# Happy Birthday Nancy!



## LarryT (May 12, 2009)

Happy Birthday Nancy!  Thank you so much for all you do here and the way you do it, we love you, God Bless!


----------



## zombiewoman (Sep 22, 2011)

Happy Birthday Nancy!


----------



## Jake (Dec 26, 2010)

happy birthday may the hedgies poo on the other people in the house


----------



## raerysdyk (Oct 21, 2011)

Happy birthday! Thanks for being awesome! Brillo thanks you for your amazing hedgie advice!


----------



## Lilysmommy (Jan 7, 2009)

Happy birthday, Nancy!  Hope you have a great day, and thank you so much for all of the great support, advice and information you share with all of us here.


----------



## Quinn (Apr 24, 2011)

Happy Birthday! Thanks for all the hedgie info!


----------



## Immortalia (Jan 24, 2009)

Happy Birthday Nancy!!!!


----------



## kittyeats (Nov 23, 2011)

Happy Birthday!! :mrgreen:


----------



## Melanie (Jan 2, 2012)

Happy Birthday Nancy!

Sent from my Kindle Fire using Tapatalk


----------



## KatelynAlysa (Nov 25, 2011)

Happy Birthday Nancy!!


----------



## Christemo (Oct 5, 2011)

Happy Birthday, Nancy!!!


----------



## moxieberry (Nov 30, 2011)

Christemo, that's an adorable pic! Nice find.

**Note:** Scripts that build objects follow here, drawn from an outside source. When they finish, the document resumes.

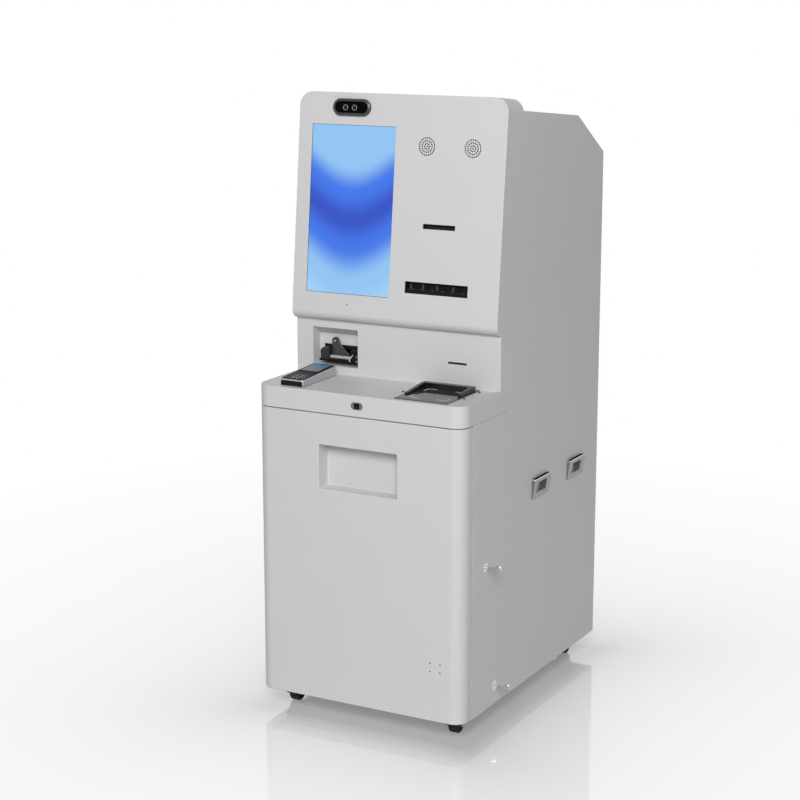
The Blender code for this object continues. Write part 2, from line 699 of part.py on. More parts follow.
def lift_handle(side, y, name):
    """A wedge-shaped frame on the side panel with a finger cup that goes through it."""
    half_y, half_z = LIFT_SIZE[0] / 2, LIFT_SIZE[1] / 2
    face = side * (RIGHT + FIT)
    outline = [
        (face, LIFT_Z - half_z),
        (face, LIFT_Z + half_z),
        (side * (RIGHT + LIFT_STAND_OUT), LIFT_Z + half_z),
        (side * (RIGHT + LIFT_STAND_OUT), LIFT_Z + half_z - LIFT_EDGE),
        (side * (RIGHT + LIFT_FOOT), LIFT_Z - half_z),
    ]
    wedge = prism(outline, "Y", y - half_y, y + half_y)
    cup = cup_half(0)
    depth = side * (RIGHT - LIFT_CUP[2] - SHEET)
    span = sorted((depth, face + side * LAP))
    walls = box((span[0], y - cup[0], LIFT_Z - cup[1]), (span[1], y + cup[0], LIFT_Z + cup[1]))
    hollow_span = sorted((side * (RIGHT - LIFT_CUP[2]), side * (RIGHT + LIFT_STAND_OUT + PAST)))
    hy, hz = LIFT_CUP[0] / 2, LIFT_CUP[1] / 2
    hollow = box((hollow_span[0], y - hy, LIFT_Z - hz), (hollow_span[1], y + hy, LIFT_Z + hz))
    finish(cut(joined(wedge, walls), hollow), name, STEEL)


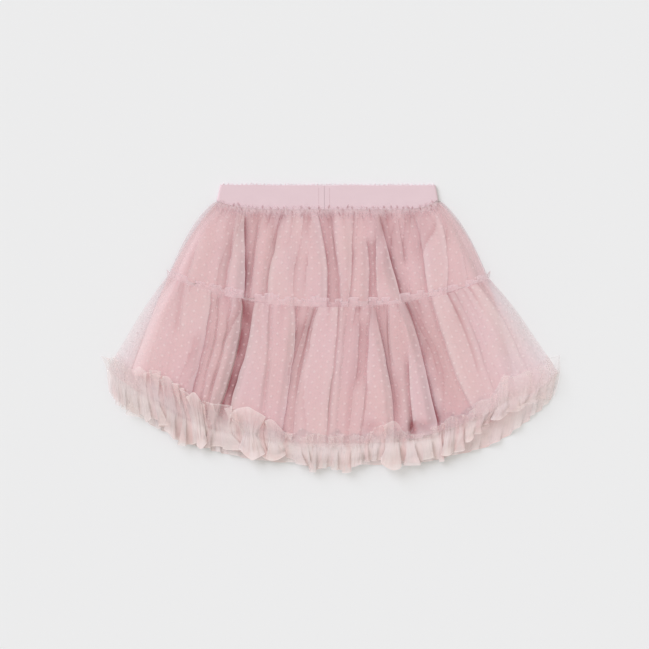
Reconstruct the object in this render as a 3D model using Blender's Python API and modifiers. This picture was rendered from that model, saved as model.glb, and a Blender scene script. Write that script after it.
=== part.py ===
"""A young child's gathered tulle skirt, laid flat on its back.

Waistband towards +Y, front upwards (+Z), underside at z = 0. Two tiers of swiss-dot tulle are
gathered below one wide elastic, a narrow ruffle is gathered along its middle onto the hem, and a
plain lining lies inside. Every cloth panel is a loft between two curved rows, with a column of
points for each side of each fold, and is given its wall by a Solidify modifier.
"""

import math
from collections import namedtuple

import bpy

MM = 0.001  # the tables below are in millimetres, and the scene is in metres

CLOTH = 1.0  # wall of a cloth panel
ELASTIC = 2.2  # wall of the waist elastic
SEAM_GAP = 0.3  # between pieces that touch
LAP = 1.75 * CLOTH + SEAM_GAP  # from a folded panel's underside to that of the one lying on it

# The middle of the whole skirt in the tables' millimetres, which becomes the origin.
MIDDLE_X = 0.98
MIDDLE_Y = -0.25

# A row runs across the skirt. Its height over the middle follows a power of the distance out.
Row = namedtuple("Row", "left_x left_y middle_y right_x right_y left_bow right_bow")

BAND_TOP = Row(-123.8, 157.2, 156.6, 114.2, 156.8, 2.0, 2.0)
BAND_FOOT = Row(-127.8, 139.0, 131.5, 117.4, 140.0, 6.0, 6.0)
GATHER = Row(-129.0, 138.7, 131.2, 118.6, 139.7, 6.0, 6.0)
HEADING = Row(-184.5, 63.0, 31.0, 177.0, 61.0, 2.3, 2.3)
TIER_SEAM = Row(-181.8, 56.6, 22.5, 172.9, 54.3, 2.3, 2.3)
HEM = Row(-249.0, -46.0, -132.0, 251.0, -50.0, 2.2, 2.2)
RUFFLE_TOP = Row(-240.0, -26.0, -108.0, 240.0, -30.0, 2.2, 2.2)
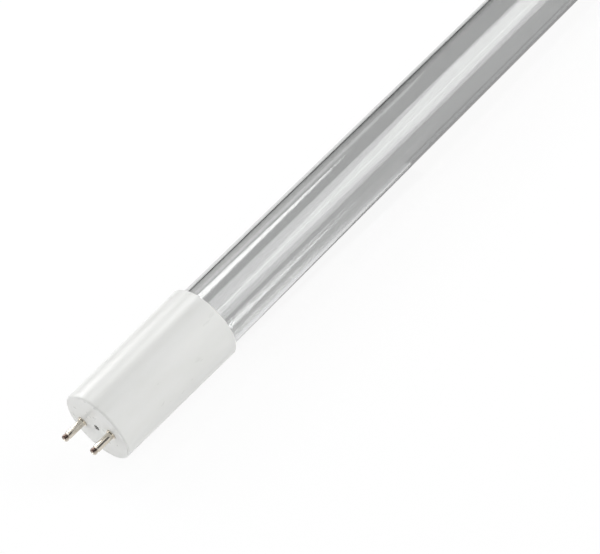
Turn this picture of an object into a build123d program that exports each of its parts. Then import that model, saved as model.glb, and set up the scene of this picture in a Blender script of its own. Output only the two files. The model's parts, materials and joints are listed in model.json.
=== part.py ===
"""Germicidal discharge lamp: a clear quartz tube with a white two-pin cap on each end.

Frame: +X runs along the lamp, the origin is its centre, the four pins lie in the XY plane, +Z is up.
The end at -X is the near end. The far end is the same set of pieces, turned half round about Z.
All sizes are in millimetres. A depth is measured from a cap's outer face towards the lamp's centre.
"""

import math
import os

from build123d import *

# Whole lamp
face_to_face = 436.8

# Quartz tube
tube_diameter = 21.0
tube_wall = 1.1
shoulder_length = 8.5
shoulder_rounding = 0.88
pinch_thickness = 4.0
pinch_side_gap = 1.4
pinch_edge_bead = 0.5
pinch_edge_radius = 1.8
pinch_blend = 1.0

# Moulded cap
cap_length = 45.3
cap_mouth_wall = 1.45
cap_draft = 0.7
cap_face_wall = 2.2
cap_face_edge_radius = 0.6
cap_mouth_edge_radius = 0.4
cap_stop_ledge = 0.6
vent_diameter = 2.0
boss_diameter = 5.6
boss_height = 2.4
rib_count = 6
rib_width = 1.2
rib_length = 4.8
rib_clearance = 0.05

# Cement between the tube and the cap
cement_gap = 0.35
cement_inset = 0.6

# Contact pins
pin_spacing = 12.7
pin_diameter = 2.35
pin_length = 7.6
pin_bore = 1.5
pin_tip_plug = 1.3
pin_tip_diameter = 2.2
pin_tip_radius = 0.5
pin_dimple_diameter = 0.9
pin_dimple_depth = 0.35
pin_crimp_start = 1.0
pin_crimp_end = 1.6
pin_crimp_depth = 0.12
pin_crimp_slope = 0.15
pin_collar_diameter = 3.3
pin_collar_thickness = 0.3
pin_shank_diameter = 2.7
rivet_diameter = 3.8
rivet_thickness = 0.35
pin_hole_clearance = 0.02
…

Happy birthday, Nancy! How old are you now, etc. (*obligatory sing-song voice*) (But you don't actually have to answer that, haha.)


----------



## gml (Sep 1, 2008)

Happy birthday! Bean, Stewie and Panda will all enjoy their treats in your honour.


----------



## Hedgehogger (Dec 8, 2011)

May your days be filled with perfectly prickly pals pitter-pattering on the patio in peaceful play.


----------



## Nancy (Aug 22, 2008)

Thanks everyone. It was a quiet day with everyone at work. We will celebrate on the weekend. Awesome picture Christemo. I made it my desktop.


----------



## shetland (Sep 2, 2008)

Happy Birthday my dear friend. You know I wish you a wonderful year!


----------



## cynthb (Aug 28, 2008)

Happy Birthday Nancy, sorry I'm late!


----------



## Christemo (Oct 5, 2011)

Nancy said:


> Thanks everyone. It was a quiet day with everyone at work. We will celebrate on the weekend. Awesome picture Christemo. I made it my desktop.


Yay!


----------



## jerseymike1126 (Jan 20, 2011)

happy birthday!


----------



## ReginasMommy (Apr 13, 2011)

Happy belated birthday!


----------



## hanhan27 (May 12, 2011)

Happy belated birthday, Nancy  I can't think of anyone more deserving of a poop-free day than you. *Hugs*


----------